Hundreds of thousands of North Koreans are enslaved in prison camps today and up to 300,000 have escaped to China – seeking food, medicine, work, or freedom from political and religious oppression. Among those, 70 to 90 percent of North Korean women are trafficked and sold into the sex trade, and more and more refugees are fleeing to Southeast Asia to escape imprisonment upon repatriation from the Chinese government.
To educate the public on the crisis, LiNK (Liberty in North Korea), a U.S.-based grassroots organization devoted to the North Korean humanitarian and refugee crisis, will present “The Reliance Tour” at 7 p.m. on Wednesday, Nov. 2, in Kresge Recital Hall. The event is free and open to the public and will feature a discussion and short film titled “Hiding,” a documentary that exposes what life is like for North Korean refugees hiding in China.
The event is sponsored by Augustana Mission for Peace (AMP), a student-led organization.

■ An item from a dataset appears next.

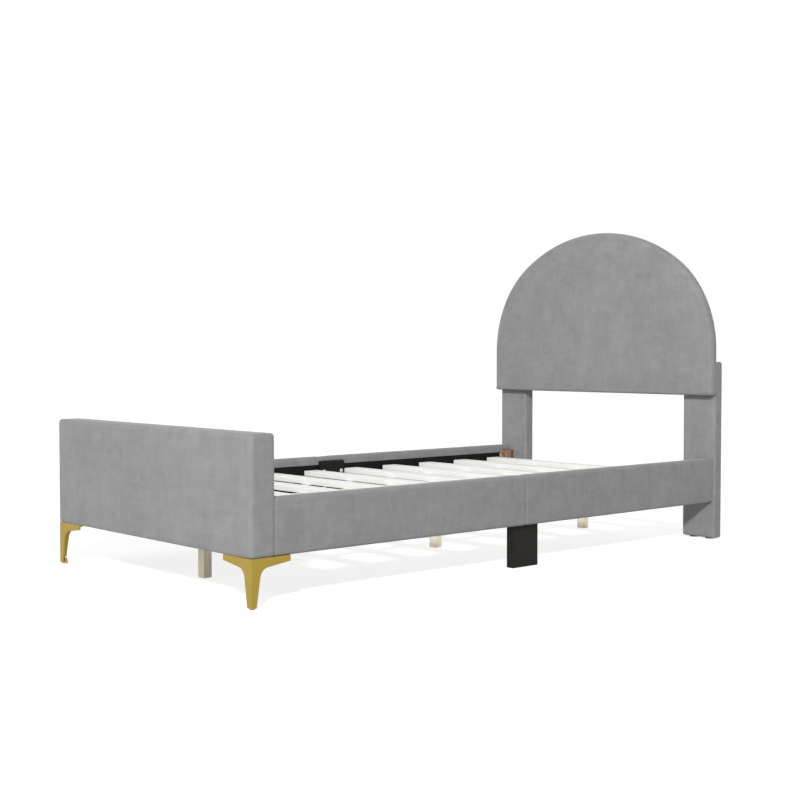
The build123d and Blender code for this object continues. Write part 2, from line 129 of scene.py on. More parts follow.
class Finish(Nodes):
    """A material for the bed's pieces."""

    sockets = {
        "specular": "Specular IOR Level",
        "sheen": "Sheen Weight",
        "sheen_roughness": "Sheen Roughness",
    }

    def __init__(self, name, **constants):
        self.material = bpy.data.materials.new(name)
        super().__init__(self.material)
        self.shader = self.tree.nodes["Principled BSDF"]
        for socket, value in constants.items():
            self.shader.inputs[self.sockets.get(socket, socket.title())].default_value = value

    def place(self, stretch=(1, 1, 1)):
        """Where a point lies on the bed, with each direction stretched."""
        point = self.node("ShaderNodeTexCoord", output="Object")
        return self.node("ShaderNodeMapping", sockets={"Vector": point, "Scale": stretch})

    def noise(self, scale, stretch=(1, 1, 1), detail=2.0, rough=0.5, distortion=0.0):
        """Soft clouds, drawn out where a direction is stretched by less than the others."""
        sockets = {
            "Vector": self.place(stretch),
            "Scale": scale,
            "Detail": detail,
            "Roughness": rough,
            "Distortion": distortion,
        }
        return self.node("ShaderNodeTexNoise", sockets=sockets)

    def bands(self, scale, direction):
        """Even waves along one direction."""
        sockets = {"Vector": self.place(), "Scale": scale}
        return self.node("ShaderNodeTexWave", {"bands_direction": direction}, sockets)

    def cells(self, scale):
        """Distance from the nearest of many scattered points."""
        sockets = {"Vector": self.place(), "Scale": scale}
        return self.node("ShaderNodeTexVoronoi", {"feature": "F1"}, sockets)

    def ramp(self, value, *stops):
        """Grey tones set at stops along a value and blended between them."""
        return self.node("ShaderNodeValToRGB", {"stops": stops}, {0: value})

    def mix(self, share, first, second):
        """Colour between two colours."""
        first, second = (c if isinstance(c, Value) else (*c, 1) for c in (first, second))
        sockets = {0: share, 6: first, 7: second}
        return self.node("ShaderNodeMix", {"data_type": "RGBA"}, sockets, output=2)

    def bump(self, height, strength, depth):
        """Relief of a depth in metres, from a height between none and one."""
        sockets = {"Height": height, "Strength": strength, "Distance": depth}
        self.set("Normal", self.node("ShaderNodeBump", sockets=sockets))

    def set(self, socket, value):
        self.tree.links.new(value.socket, self.shader.inputs[socket])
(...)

About LiNK: LiNK provides protection and aid to North Korean refugees hiding in China and, utilizing a modern-day underground railroad through Southeast Asia, rescues refugees and helps them to reach freedom. LiNK’s global grassroots movement seeks to raise awareness of this crisis and provides a way for the international community to take part in bringing about effective change. The organization documents the stories of North Koreans to tell the world about the North Korea crisis through its Movement program, which consists of high school and college Chapters that serve as LiNK’s arms in building awareness across the nation.